Output the data below in full, byte for byte. Nothing may differ.

(Raw records)
<<<<
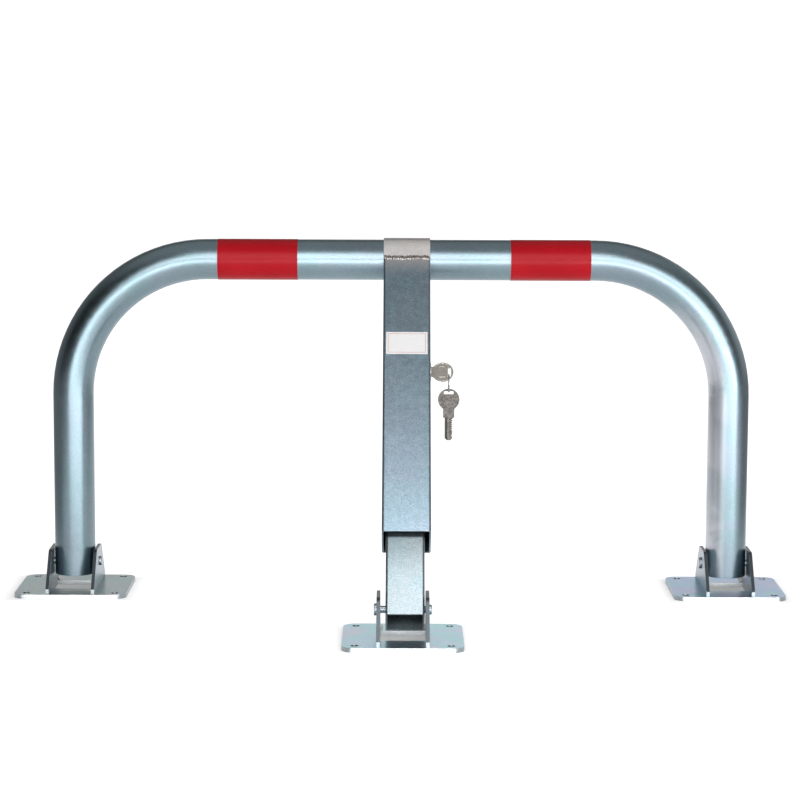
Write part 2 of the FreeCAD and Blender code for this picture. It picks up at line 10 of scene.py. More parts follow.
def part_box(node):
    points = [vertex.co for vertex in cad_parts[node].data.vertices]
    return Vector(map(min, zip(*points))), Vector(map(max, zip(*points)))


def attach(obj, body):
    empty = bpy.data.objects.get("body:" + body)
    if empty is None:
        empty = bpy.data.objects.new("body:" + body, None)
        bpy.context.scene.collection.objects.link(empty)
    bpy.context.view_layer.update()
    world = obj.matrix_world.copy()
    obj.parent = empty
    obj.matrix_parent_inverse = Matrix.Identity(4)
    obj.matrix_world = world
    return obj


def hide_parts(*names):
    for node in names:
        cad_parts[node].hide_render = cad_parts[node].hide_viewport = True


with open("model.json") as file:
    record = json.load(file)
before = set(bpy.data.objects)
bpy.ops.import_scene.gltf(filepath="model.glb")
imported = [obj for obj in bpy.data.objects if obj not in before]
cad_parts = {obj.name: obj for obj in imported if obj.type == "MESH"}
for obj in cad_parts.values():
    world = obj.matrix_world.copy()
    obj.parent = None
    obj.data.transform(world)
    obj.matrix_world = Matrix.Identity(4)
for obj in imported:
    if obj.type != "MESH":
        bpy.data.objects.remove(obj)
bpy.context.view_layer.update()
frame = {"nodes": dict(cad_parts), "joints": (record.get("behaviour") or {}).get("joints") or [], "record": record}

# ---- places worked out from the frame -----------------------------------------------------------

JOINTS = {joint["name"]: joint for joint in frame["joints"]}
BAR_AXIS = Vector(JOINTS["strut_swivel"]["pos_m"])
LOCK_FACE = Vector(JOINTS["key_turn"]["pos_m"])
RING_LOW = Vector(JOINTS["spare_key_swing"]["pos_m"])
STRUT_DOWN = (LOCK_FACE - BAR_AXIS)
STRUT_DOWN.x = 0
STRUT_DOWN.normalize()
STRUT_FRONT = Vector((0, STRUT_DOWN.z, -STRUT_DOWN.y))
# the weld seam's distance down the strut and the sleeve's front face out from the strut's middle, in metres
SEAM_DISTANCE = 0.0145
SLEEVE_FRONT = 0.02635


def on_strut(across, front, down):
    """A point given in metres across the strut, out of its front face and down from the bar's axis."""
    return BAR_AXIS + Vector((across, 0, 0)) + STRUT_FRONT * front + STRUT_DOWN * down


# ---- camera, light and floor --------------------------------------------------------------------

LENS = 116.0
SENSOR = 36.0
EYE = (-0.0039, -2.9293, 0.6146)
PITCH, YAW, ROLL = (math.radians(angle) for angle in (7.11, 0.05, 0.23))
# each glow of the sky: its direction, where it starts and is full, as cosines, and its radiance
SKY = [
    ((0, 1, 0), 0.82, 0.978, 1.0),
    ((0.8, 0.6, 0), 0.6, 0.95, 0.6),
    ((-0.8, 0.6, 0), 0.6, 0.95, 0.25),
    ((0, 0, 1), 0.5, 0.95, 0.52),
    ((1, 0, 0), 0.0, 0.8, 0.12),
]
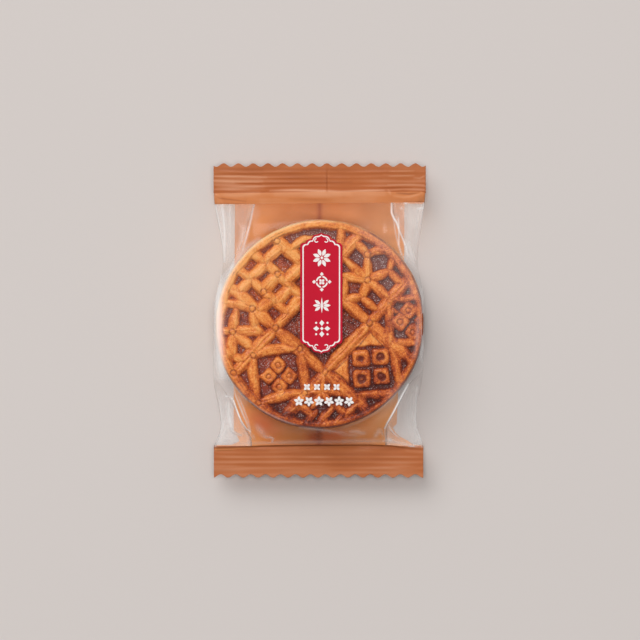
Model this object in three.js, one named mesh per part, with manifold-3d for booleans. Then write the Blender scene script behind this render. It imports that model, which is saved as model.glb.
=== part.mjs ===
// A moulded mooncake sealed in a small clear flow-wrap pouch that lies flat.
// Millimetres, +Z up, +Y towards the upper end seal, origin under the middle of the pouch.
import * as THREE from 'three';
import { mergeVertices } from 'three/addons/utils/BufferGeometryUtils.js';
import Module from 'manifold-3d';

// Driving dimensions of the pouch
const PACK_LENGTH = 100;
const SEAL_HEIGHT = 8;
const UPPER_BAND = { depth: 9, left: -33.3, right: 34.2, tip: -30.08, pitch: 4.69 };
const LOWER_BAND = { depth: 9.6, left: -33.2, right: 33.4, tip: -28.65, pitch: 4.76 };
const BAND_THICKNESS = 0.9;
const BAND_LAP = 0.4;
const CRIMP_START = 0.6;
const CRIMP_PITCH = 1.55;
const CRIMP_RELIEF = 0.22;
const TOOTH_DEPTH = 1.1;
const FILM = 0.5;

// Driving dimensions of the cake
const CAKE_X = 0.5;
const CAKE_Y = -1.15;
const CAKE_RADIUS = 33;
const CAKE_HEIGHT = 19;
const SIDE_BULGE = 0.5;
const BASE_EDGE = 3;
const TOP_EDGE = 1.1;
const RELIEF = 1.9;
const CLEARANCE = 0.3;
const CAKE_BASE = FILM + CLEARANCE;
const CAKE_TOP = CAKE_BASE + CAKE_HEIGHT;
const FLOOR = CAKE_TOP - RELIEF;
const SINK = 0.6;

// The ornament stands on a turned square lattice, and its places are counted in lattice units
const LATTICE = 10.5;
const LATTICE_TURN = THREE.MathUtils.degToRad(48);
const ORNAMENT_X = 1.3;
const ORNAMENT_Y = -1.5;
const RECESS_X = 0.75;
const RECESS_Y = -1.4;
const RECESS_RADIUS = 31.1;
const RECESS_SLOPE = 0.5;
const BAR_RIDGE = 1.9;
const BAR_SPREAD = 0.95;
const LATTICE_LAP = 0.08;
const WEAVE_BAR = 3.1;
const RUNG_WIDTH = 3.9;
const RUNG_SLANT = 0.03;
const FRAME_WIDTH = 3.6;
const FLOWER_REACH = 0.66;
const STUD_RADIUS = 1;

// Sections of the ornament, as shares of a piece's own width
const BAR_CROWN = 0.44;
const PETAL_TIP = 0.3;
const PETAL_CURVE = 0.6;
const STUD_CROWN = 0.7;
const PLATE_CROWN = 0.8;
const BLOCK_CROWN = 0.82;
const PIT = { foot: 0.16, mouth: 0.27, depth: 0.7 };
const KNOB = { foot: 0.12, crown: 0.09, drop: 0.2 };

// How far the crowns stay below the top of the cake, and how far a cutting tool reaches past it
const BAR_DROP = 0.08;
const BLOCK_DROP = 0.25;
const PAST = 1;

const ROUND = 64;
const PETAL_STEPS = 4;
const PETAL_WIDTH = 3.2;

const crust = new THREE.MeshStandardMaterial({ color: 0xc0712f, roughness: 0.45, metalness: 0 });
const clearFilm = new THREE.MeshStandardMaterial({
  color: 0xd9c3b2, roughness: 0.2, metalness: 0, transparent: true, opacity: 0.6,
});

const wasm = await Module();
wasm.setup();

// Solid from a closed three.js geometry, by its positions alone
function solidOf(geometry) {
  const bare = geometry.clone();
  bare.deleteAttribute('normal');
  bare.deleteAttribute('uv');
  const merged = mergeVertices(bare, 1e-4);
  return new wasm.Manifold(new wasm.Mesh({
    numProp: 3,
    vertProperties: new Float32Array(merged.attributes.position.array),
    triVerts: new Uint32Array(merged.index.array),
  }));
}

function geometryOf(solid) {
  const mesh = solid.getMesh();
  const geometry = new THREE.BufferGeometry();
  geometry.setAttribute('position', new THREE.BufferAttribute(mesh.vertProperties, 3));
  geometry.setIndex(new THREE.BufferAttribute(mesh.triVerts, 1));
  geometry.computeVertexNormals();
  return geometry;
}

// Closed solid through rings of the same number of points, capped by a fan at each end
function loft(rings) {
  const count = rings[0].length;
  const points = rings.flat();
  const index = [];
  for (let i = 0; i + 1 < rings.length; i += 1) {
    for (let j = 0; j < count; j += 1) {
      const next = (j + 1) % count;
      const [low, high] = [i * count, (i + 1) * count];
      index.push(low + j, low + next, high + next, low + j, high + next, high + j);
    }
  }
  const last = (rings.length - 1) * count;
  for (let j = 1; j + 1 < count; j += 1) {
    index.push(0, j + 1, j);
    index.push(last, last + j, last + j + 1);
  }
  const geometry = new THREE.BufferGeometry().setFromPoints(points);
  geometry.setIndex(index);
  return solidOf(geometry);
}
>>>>
> _Written response_:
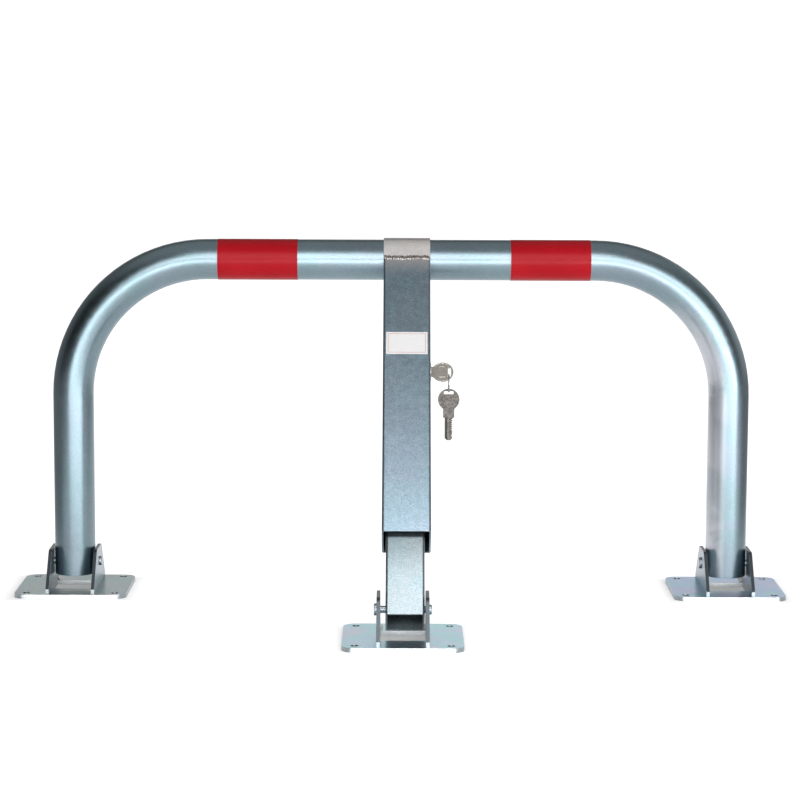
Write part 2 of the FreeCAD and Blender code for this picture. It picks up at line 10 of scene.py. More parts follow.
def part_box(node):
    points = [vertex.co for vertex in cad_parts[node].data.vertices]
    return Vector(map(min, zip(*points))), Vector(map(max, zip(*points)))


def attach(obj, body):
    empty = bpy.data.objects.get("body:" + body)
    if empty is None:
        empty = bpy.data.objects.new("body:" + body, None)
        bpy.context.scene.collection.objects.link(empty)
    bpy.context.view_layer.update()
    world = obj.matrix_world.copy()
    obj.parent = empty
    obj.matrix_parent_inverse = Matrix.Identity(4)
    obj.matrix_world = world
    return obj


def hide_parts(*names):
    for node in names:
        cad_parts[node].hide_render = cad_parts[node].hide_viewport = True


with open("model.json") as file:
    record = json.load(file)
before = set(bpy.data.objects)
bpy.ops.import_scene.gltf(filepath="model.glb")
imported = [obj for obj in bpy.data.objects if obj not in before]
cad_parts = {obj.name: obj for obj in imported if obj.type == "MESH"}
for obj in cad_parts.values():
    world = obj.matrix_world.copy()
    obj.parent = None
    obj.data.transform(world)
    obj.matrix_world = Matrix.Identity(4)
for obj in imported:
    if obj.type != "MESH":
        bpy.data.objects.remove(obj)
bpy.context.view_layer.update()
frame = {"nodes": dict(cad_parts), "joints": (record.get("behaviour") or {}).get("joints") or [], "record": record}

# ---- places worked out from the frame -----------------------------------------------------------

JOINTS = {joint["name"]: joint for joint in frame["joints"]}
BAR_AXIS = Vector(JOINTS["strut_swivel"]["pos_m"])
LOCK_FACE = Vector(JOINTS["key_turn"]["pos_m"])
RING_LOW = Vector(JOINTS["spare_key_swing"]["pos_m"])
STRUT_DOWN = (LOCK_FACE - BAR_AXIS)
STRUT_DOWN.x = 0
STRUT_DOWN.normalize()
STRUT_FRONT = Vector((0, STRUT_DOWN.z, -STRUT_DOWN.y))
# the weld seam's distance down the strut and the sleeve's front face out from the strut's middle, in metres
SEAM_DISTANCE = 0.0145
SLEEVE_FRONT = 0.02635


def on_strut(across, front, down):
    """A point given in metres across the strut, out of its front face and down from the bar's axis."""
    return BAR_AXIS + Vector((across, 0, 0)) + STRUT_FRONT * front + STRUT_DOWN * down


# ---- camera, light and floor --------------------------------------------------------------------

LENS = 116.0
SENSOR = 36.0
EYE = (-0.0039, -2.9293, 0.6146)
PITCH, YAW, ROLL = (math.radians(angle) for angle in (7.11, 0.05, 0.23))
# each glow of the sky: its direction, where it starts and is full, as cosines, and its radiance
SKY = [
    ((0, 1, 0), 0.82, 0.978, 1.0),
    ((0.8, 0.6, 0), 0.6, 0.95, 0.6),
    ((-0.8, 0.6, 0), 0.6, 0.95, 0.25),
    ((0, 0, 1), 0.5, 0.95, 0.52),
    ((1, 0, 0), 0.0, 0.8, 0.12),
]
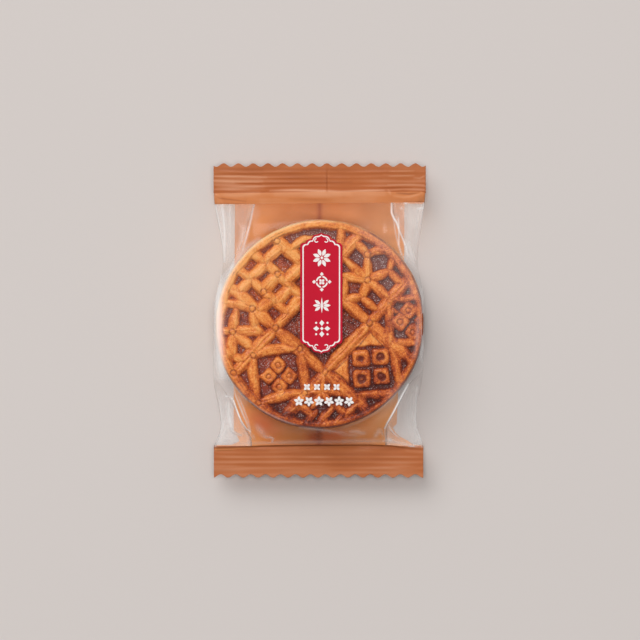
Model this object in three.js, one named mesh per part, with manifold-3d for booleans. Then write the Blender scene script behind this render. It imports that model, which is saved as model.glb.
=== part.mjs ===
// A moulded mooncake sealed in a small clear flow-wrap pouch that lies flat.
// Millimetres, +Z up, +Y towards the upper end seal, origin under the middle of the pouch.
import * as THREE from 'three';
import { mergeVertices } from 'three/addons/utils/BufferGeometryUtils.js';
import Module from 'manifold-3d';

// Driving dimensions of the pouch
const PACK_LENGTH = 100;
const SEAL_HEIGHT = 8;
const UPPER_BAND = { depth: 9, left: -33.3, right: 34.2, tip: -30.08, pitch: 4.69 };
const LOWER_BAND = { depth: 9.6, left: -33.2, right: 33.4, tip: -28.65, pitch: 4.76 };
const BAND_THICKNESS = 0.9;
const BAND_LAP = 0.4;
const CRIMP_START = 0.6;
const CRIMP_PITCH = 1.55;
const CRIMP_RELIEF = 0.22;
const TOOTH_DEPTH = 1.1;
const FILM = 0.5;

// Driving dimensions of the cake
const CAKE_X = 0.5;
const CAKE_Y = -1.15;
const CAKE_RADIUS = 33;
const CAKE_HEIGHT = 19;
const SIDE_BULGE = 0.5;
const BASE_EDGE = 3;
const TOP_EDGE = 1.1;
const RELIEF = 1.9;
const CLEARANCE = 0.3;
const CAKE_BASE = FILM + CLEARANCE;
const CAKE_TOP = CAKE_BASE + CAKE_HEIGHT;
const FLOOR = CAKE_TOP - RELIEF;
const SINK = 0.6;

// The ornament stands on a turned square lattice, and its places are counted in lattice units
const LATTICE = 10.5;
const LATTICE_TURN = THREE.MathUtils.degToRad(48);
const ORNAMENT_X = 1.3;
const ORNAMENT_Y = -1.5;
const RECESS_X = 0.75;
const RECESS_Y = -1.4;
const RECESS_RADIUS = 31.1;
const RECESS_SLOPE = 0.5;
const BAR_RIDGE = 1.9;
const BAR_SPREAD = 0.95;
const LATTICE_LAP = 0.08;
const WEAVE_BAR = 3.1;
const RUNG_WIDTH = 3.9;
const RUNG_SLANT = 0.03;
const FRAME_WIDTH = 3.6;
const FLOWER_REACH = 0.66;
const STUD_RADIUS = 1;

// Sections of the ornament, as shares of a piece's own width
const BAR_CROWN = 0.44;
const PETAL_TIP = 0.3;
const PETAL_CURVE = 0.6;
const STUD_CROWN = 0.7;
const PLATE_CROWN = 0.8;
const BLOCK_CROWN = 0.82;
const PIT = { foot: 0.16, mouth: 0.27, depth: 0.7 };
const KNOB = { foot: 0.12, crown: 0.09, drop: 0.2 };

// How far the crowns stay below the top of the cake, and how far a cutting tool reaches past it
const BAR_DROP = 0.08;
const BLOCK_DROP = 0.25;
const PAST = 1;

const ROUND = 64;
const PETAL_STEPS = 4;
const PETAL_WIDTH = 3.2;

const crust = new THREE.MeshStandardMaterial({ color: 0xc0712f, roughness: 0.45, metalness: 0 });
const clearFilm = new THREE.MeshStandardMaterial({
  color: 0xd9c3b2, roughness: 0.2, metalness: 0, transparent: true, opacity: 0.6,
});

const wasm = await Module();
wasm.setup();

// Solid from a closed three.js geometry, by its positions alone
function solidOf(geometry) {
  const bare = geometry.clone();
  bare.deleteAttribute('normal');
  bare.deleteAttribute('uv');
  const merged = mergeVertices(bare, 1e-4);
  return new wasm.Manifold(new wasm.Mesh({
    numProp: 3,
    vertProperties: new Float32Array(merged.attributes.position.array),
    triVerts: new Uint32Array(merged.index.array),
  }));
}

function geometryOf(solid) {
  const mesh = solid.getMesh();
  const geometry = new THREE.BufferGeometry();
  geometry.setAttribute('position', new THREE.BufferAttribute(mesh.vertProperties, 3));
  geometry.setIndex(new THREE.BufferAttribute(mesh.triVerts, 1));
  geometry.computeVertexNormals();
  return geometry;
}

// Closed solid through rings of the same number of points, capped by a fan at each end
function loft(rings) {
  const count = rings[0].length;
  const points = rings.flat();
  const index = [];
  for (let i = 0; i + 1 < rings.length; i += 1) {
    for (let j = 0; j < count; j += 1) {
      const next = (j + 1) % count;
      const [low, high] = [i * count, (i + 1) * count];
      index.push(low + j, low + next, high + next, low + j, high + next, high + j);
    }
  }
  const last = (rings.length - 1) * count;
  for (let j = 1; j + 1 < count; j += 1) {
    index.push(0, j + 1, j);
    index.push(last, last + j, last + j + 1);
  }
  const geometry = new THREE.BufferGeometry().setFromPoints(points);
  geometry.setIndex(index);
  return solidOf(geometry);
}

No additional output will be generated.